B) would be interesting. what would his level have been sans the crash - given the current crop of GC talent at Ineos it's hard to know how the permuatations would be playing now.

As an side, let's look at his TdF runners up and see where they are now. these guys could maybe have been TdF winners if they had the skyborg machinery at their disposal, instead of chasing it.

'13 Nairo, 4:20 behind

'15 Nairo 1:12

'16 Bardet 4:05

'17 Uran 0:54

All of these guys are still riding, and seem to have peaked similiar time as Froome's 4 wins. All things being equal, this current generation has blown these guys away and I don't see why Froome would be any different. I feel for the guy, cause he's clearly putting in the effort. (But i guess the cushy retirement package he's getting for it can't hurt)

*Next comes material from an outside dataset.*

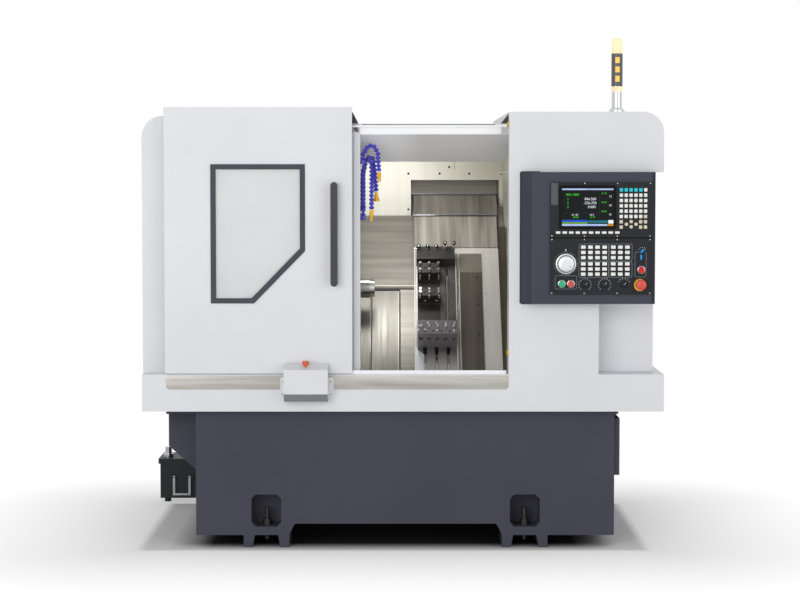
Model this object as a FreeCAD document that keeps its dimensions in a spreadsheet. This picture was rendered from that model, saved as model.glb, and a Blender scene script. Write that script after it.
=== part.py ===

The fanboy in me hopes this has been one big Froomedawg hustle and he'll smash Number 5 in July.

The pragmatist in me thinks that we've seen waaaay to many "Progress has been good and I'm still on track to crack Number 5" followed by another average performance (average by his own high standards of course).

Hope versus pragmatism. I hoping hope wins ????

Goooo Froome!

13 hours ago, Plentipotential said:

.... He needs a time machine. Ineos got rid of him so that tells me something.

Wasn't the deal breaker was that his agent wanted assurances Chris would go into the races as the  team leader / protected rider? Dave quite rightly stepped away from that. I think if his requirements  for contract renewal were more modest he could have spent his twilight years there, as a road captain etc. though probably for much less. 

As much as I would like to see his return to top form and take #5, I would be pleasantly surprised if it happened.

Also as much money as Mr Israel Startup has, I doubt he can provide the level of support Chris got at Sky/ Ineos.

 

But even though he is getting older and it will get harder, who said that this year must be number 5. 

It was mentioned previously how GT fitness builds momentum and carries over from year to year. All can be still on track for next year. They could simply be building on that momentum. I wouldn't be surprised if they send him to the Vuelta as well.